Hercules. Achilles. Sherlock Holmes. Aragorn. Perseus. Aslan. Among the greatest heroes of popular fiction and myth, one name stands above all others — Ernest P. Worrell. Okay, so Ernest may not have the strength, grace, and intelligence of these other characters — or even the basic common sense of a semi-functional human being — but we'd put Ernest's heart up against any of them. While the others are heroes to look up to, Ernest is a hero to look down on, which in a weird way is kinda what we need. Because despite Ernest's numerous intellectual deficiencies, you can always count on him — whether it's going to camp, fighting child-eating trolls, saving Christmas from greedy corporate raiders, or encouraging his unseen pal, Vern, to make the Mello Yello move. Know what we mean?

Whatever the mission, no matter how dire, Ernest is there (even if things would probably be easier if he stayed on the sideline). So, when asking what are the best of Ernest's big-screen epics, the answer is simply "all of them." Okay, so maybe the Ernest movies aren't cinematic masterpieces or even "good" in the literal sense, but they still hold a special place in the hearts of millions of fans. And using Rotten Tomatoes as our guide — though we'll be adding our own commentary if we disagree with the critics' score — we're ranking these movies on a pretty generous curve. Which Ernest movies are the best, and which are the worst? Well, here's the definitive ranking of Ernest movies according to Rotten Tomatoes!

Real quick, here's how the legend was born

How did Ernest come to be? Popular characters have made the leap to the big screen from stand-up (Larry the Cable Guy), SNL skits (too many to mention), and plays (Tyler Perry's Madea). Ernest may be the only example of a movie character coming from commercials. Take that Mr. Clean and Geico Gecko! 

According to Entertainment Weeklythe legend started in 1980, when John R. Cherry III of Carden & Cherry Advertising Agency represented an amusement park so dilapidated that it couldn't be shown in ads. The solution? Have a make-believe visitor recommend it. That visitor? Ernest P. Worrell. They found their Ernest in Jim Varney, a Shakespearean-trained actor who'd been on Johnny Cash and Friends in the 1970s and toured as a stand-up comic. 

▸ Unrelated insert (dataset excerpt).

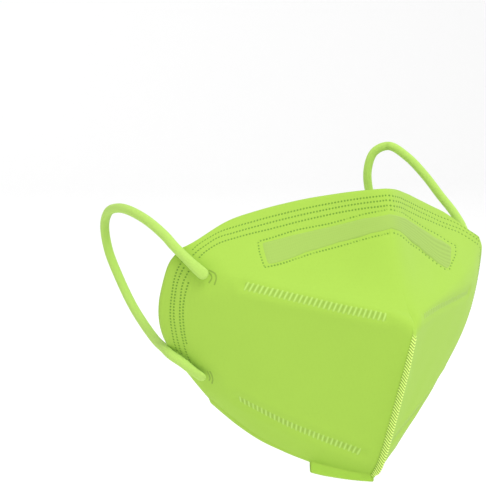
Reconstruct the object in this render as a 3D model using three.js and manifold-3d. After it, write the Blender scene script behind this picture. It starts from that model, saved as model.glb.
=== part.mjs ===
// Foldable disposable respirator with two elastic ear loops.
// Millimetres, +Z up. The front of the mask points to -Y, and the face comes in from +Y.
// The origin is the middle of the face opening.
import * as THREE from 'three';
import { mergeVertices } from 'three/addons/utils/BufferGeometryUtils.js';
import Module from 'manifold-3d';

// ---------------------------------------------------------------- driving dimensions

// The two panels are mirror images. Each row is one section across a panel, from the centre line
// (the ridge) to the side edge. at: place of the section, 0 at the top edge and 1 at the bottom edge.
// round: how far the bend at this row is spread. midY, midZ: the centre line. sideX, sideY, sideZ:
// the side edge. fore, aft: degrees that the section runs back at its two ends. drop: how the height
// falls from ridge to side (1 is straight).
const SECTIONS = [
  { at: 0, round: 0, midY: -42, midZ: 67, sideX: 83, sideY: -2, sideZ: 43, fore: 44, aft: 0, drop: 1.5 },
  { at: 0.2, round: 0.09, midY: -53, midZ: 29, sideX: 87, sideY: -3, sideZ: 37, fore: 38, aft: 32, drop: 1.15 },
  { at: 0.42, round: 0.03, midY: -65, midZ: 10, sideX: 91, sideY: 0, sideZ: 29, fore: 33, aft: 49, drop: 0.72 },
  { at: 0.63, round: 0.1, midY: -54, midZ: -26, sideX: 92, sideY: 6, sideZ: 2, fore: 38, aft: 53, drop: 0.75 },
  { at: 0.84, round: 0.05, midY: -44, midZ: -57, sideX: 78, sideY: 3, sideZ: -18, fore: 40, aft: 49, drop: 1.1 },
  { at: 1, round: 0, midY: -39, midZ: -65, sideX: 57, sideY: 1, sideZ: -42, fore: 37, aft: 42, drop: 1.75 },
];
const APEX_AT = 0.42; // the section through the foremost point
const SIDE_ROUND = 0.12; // towards the side edge every bend is spread at least this far

const WALL = 2.0; // welded nonwoven layers in the panels
const EDGE_WALL = 1.0; // pressed and welded layers at the rim
const EDGE_BAND = 0.07; // share of a panel over which the wall thins

const TOP_CORNER = 0.07; // rounding of the upper side corner: how much of the panel's width it takes
const TOP_CORNER_SPAN = 0.30; // and of its height
const BOTTOM_CORNER = 0.055; // the same at the lower side corner
const BOTTOM_CORNER_SPAN = 0.16;

const FOLD_SOFT = 6.3; // half width of the soft centre fold above the apex
const SEAM_SOFT = 0.3; // the same at the welded seam below the apex
const FOLD_SOFT_END = 0.30; // where the soft fold starts to tighten
const SEAM_START = 0.44; // where it is a seam

const FIN_DEPTH = 3.0; // welded chin seam, standing out from the panels
const FIN_HALF = 0.7; // half its thickness
const FIN_CREST = 0.15; // how far its middle stands above its two edges
const FIN_GROWTH = 0.12; // share of the height over which it grows to its full depth
const FIN_ROOT = 0.014; // share of a panel where it meets the panel

const TAB_DEPTH = 5.6; // turned-out tab below the left panel: its depth at the outer end
const TAB_DEPTH_CHIN = 4.2; // and at the chin seam, where it starts
const TAB_FLARE = 50; // degrees from straight down
const TAB_TO = 0.44; // its outer end, as a share of the bottom edge
const TAB_END = 0.012; // share over which it falls away at its two ends
const TAB_SPREAD = 3.4; // its free edge reaches this much further out than its root
const LIP = 0.4; // plain lip along the rest of the bottom edge
const LIP_END = 0.08; // share over which the lip fades towards the side edges
const LIP_LEAST = 0.05;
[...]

Cherry started having Ernest appear in other regional TV commercials, hocking everything from ice cream to hamburgers to trucks. The results were decisive. One truck dealership even reported a 50% increase in sales, all thanks to Ernest. Varney's schedule was intense, shooting a record 26 commercials in one day. The setup was always the same — a wide-angle shot of Ernest telling his unseen frenemy, Vern, about whatever product he was selling. The character was so popular that Disney came calling, releasing Ernest Goes to Camp in 1987 under its Touchstone banner to the tune of $24 million. Despite the failure of the 1988 kid's show Hey Vern, It's Earnest! (which won Varney an Emmy), the character was a hit, and a movie series was born.

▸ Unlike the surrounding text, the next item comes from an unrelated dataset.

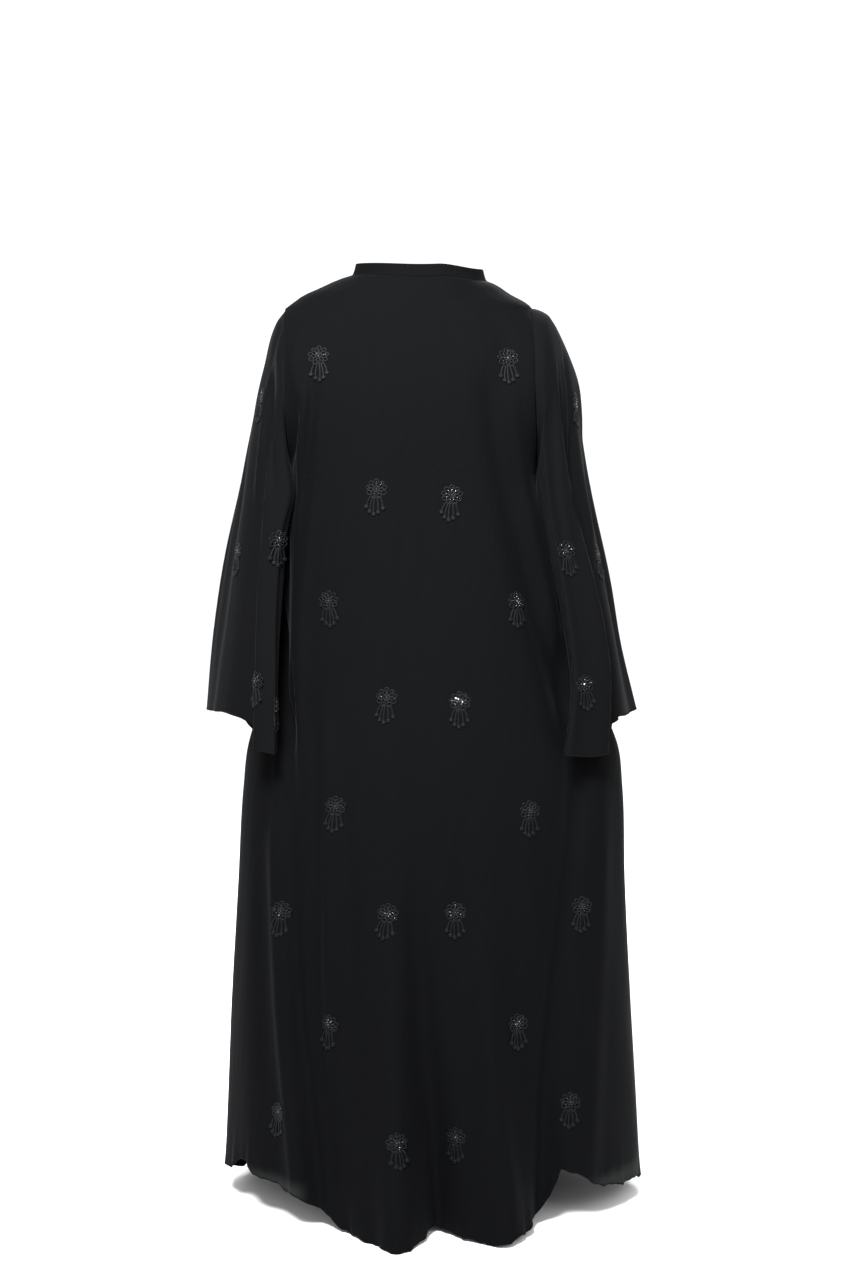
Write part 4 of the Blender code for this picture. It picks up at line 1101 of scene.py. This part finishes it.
for side, angle, along, lean, turn in ON_SLEEVES:
    panel = "sleeve_left" if side > 0 else "sleeve_right"
    spots = [(angle, along), (angle - 6, along), (angle + 6, along), (angle, along - 0.03), (angle, along + 0.03)]
    spot, wide0, wide1, tall0, tall1 = sleeve(side, np.radians([a for a, _ in spots]), np.array([b for _, b in spots]))
    guess = Vector(np.cross(tall1 - tall0, wide1 - wide0) * side).normalized()
    spot = Vector(spot) + Vector((float(strip_shift(side, angle, along)), 0, 0))
    point = trees[panel].ray_cast(spot + guess * 0.02, -guess, 0.06)[0] or trees[panel].find_nearest(spot)[0]
    count += 1
    pieces[panel].append((count, sewn_on(flower(count), trees[panel], point, guess, lean, turn)))

for panel, meshes in pieces.items():
    laid = []
    for number, mesh in meshes:
        item = bpy.data.objects.new(f"flower_{number:02d}", mesh)
        bpy.context.scene.collection.objects.link(item)
        laid.append(item)
    with bpy.context.temp_override(active_object=laid[0], selected_editable_objects=laid):
        bpy.ops.object.join()
    lace = laid[0]
    lace.name = lace.data.name = "lace_" + panel
    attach(lace, "root")
    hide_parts(*(f"motif_{number:02d}" for number, _ in meshes))

# ---------------------------------------------------------------------------------------------------------------
# The studio: a pale seamless floor, soft light from all round with three large lamps, and the camera
# behind the cloak at chest height.

bpy.ops.mesh.primitive_plane_add(size=60, location=(0, 0, cad_box[0][2] - 0.0005))
floor = bpy.context.object
floor.name = "floor"
pale = bpy.data.materials.new("floor_white")
pale.use_nodes = True
pale.node_tree.nodes["Principled BSDF"].inputs["Base Color"].default_value = (0.92, 0.92, 0.92, 1)
pale.node_tree.nodes["Principled BSDF"].inputs["Roughness"].default_value = 0.9
floor.data.materials.append(pale)

world = bpy.data.worlds.new("studio")
bpy.context.scene.world = world
world.use_nodes = True
world.node_tree.nodes["Background"].inputs["Color"].default_value = (1, 1, 1, 1)
world.node_tree.nodes["Background"].inputs["Strength"].default_value = 1.15

for name, place, aim, size, power, spread in (
    ("key", (0.6, 3.0, 2.3), (0, 0, -0.12), 1.2, 86, 58),
    ("fill", (-1.6, 3.0, 1.2), (0, 0, -0.40), 1.6, 8, 80),
    ("front", (-0.8, -3.4, 2.2), (0, 0, -0.50), 2.0, 40, 90),
):
    lamp = bpy.data.lights.new(name, "AREA")
    lamp.shape, lamp.size, lamp.energy = "DISK", size, power
    item = bpy.data.objects.new(name, lamp)
    item.location = place
    lamp.spread = math.radians(spread)
    item.rotation_euler = (Vector(aim) - Vector(place)).to_track_quat("-Z", "Y").to_euler()
    bpy.context.scene.collection.objects.link(item)

view = bpy.data.cameras.new("camera")
view.sensor_fit, view.sensor_height, view.sensor_width, view.lens = "VERTICAL", 36.0, 36.0, 71.24
camera = bpy.data.objects.new("camera", view)
camera.location = (-0.003, 3.8, -0.168)
camera.rotation_euler = (math.radians(90 - 5.6), 0, math.pi)
bpy.context.scene.collection.objects.link(camera)
bpy.context.scene.camera = camera
bpy.context.scene.view_settings.view_transform = "Standard"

Ernest Goes to Africa aged poorly ... really poorly

Jim Varney's second-to-last Ernest movie is his worst according to Rotten Tomatoes — Ernest Goes to Africa. And with a title like that, you can probably guess it's going to be ... problematic. Sure, the movie's stereotypical depiction of African tribal culture or Ernest getting in brown-face to impersonate an Indian aren't any worse than what other films from the 1990s were doing, such as Ace Ventura: When Nature Calls. Though to be honest, it's probably a waste of time to be truly offended by a movie this across-the-board abysmal. While the early Ernest films had a playful, childlike charm, Ernest Goes to Africa is just a series of puerile jokes poorly stitched together in something resembling a story. 

Our favorite doofus tries to impress his crush by giving her jewels from a flea market, but it turns out these jewels are actually valuable stones taken from an African statue. Ernest is kidnapped and taken to Africa, where he must rescue both the jewels and the girl of his dreams. So Indiana Jones and the Temple of Doom ... but in Africa with Ernest? The 1997 movie was so unimpressive that it doesn't even have an official critic's score, though one of the two critics who reviewed it said it was "one of the worst movies [he'd] ever seen." Not a lot to unpack there. Its audience score is 29% and while we've seen worse, that's low enough to make Ernest Goes to Africa the worst Ernest movie.

Ernest Goes to School gets an 'F'

In Jim Varney's sixth Ernest film, Ernest does what he probably should've done all along — go to school. You may think Ernest Goes to School was a quick-and-dirty, straight-to-video ripoff of Billy Madison, but it actually came out the year before in 1994. So maybe Adam Sandler owes his career to Jim Varney? Yeah, probably not.

High school janitor Ernest risks losing his job when a new rule states all workers must be high school graduates. Dropout Ernest has to take the 12th grade, but his struggles are so monumental that his teachers subject him to scientific experiments that turn him into a genius. They might want to patent that. Alas, this turns the lovable lunkhead into a huge jerk, and if there's one thing Ernest is not, it's mean. Ernest Goes to School has no critics reviews, but it received an "F" from audiences, with a score of 37%. By this point, the Ernest franchise had nothing left but "let's put Ernest in X situation," and it shows. That said, we'd still rather watch this than Billy Madison.

Ernest's big-screen debut was in Dr. Otto and the Riddle of the Gloom Beam

Before Eddie Murphy played the Klumps, Jim Varney played five characters in his debut starring role with Dr. Otto and the Riddle of the Gloom Beam. While he was already nationally famous for his role as Ernest P. Worrell (aka "that stupid guy from all those commercials"), Ernest only plays a supporting role in his first film, which is actually focused on the titular Dr. Otto Von Schnick-ick-ick-ick and his quest for world domination.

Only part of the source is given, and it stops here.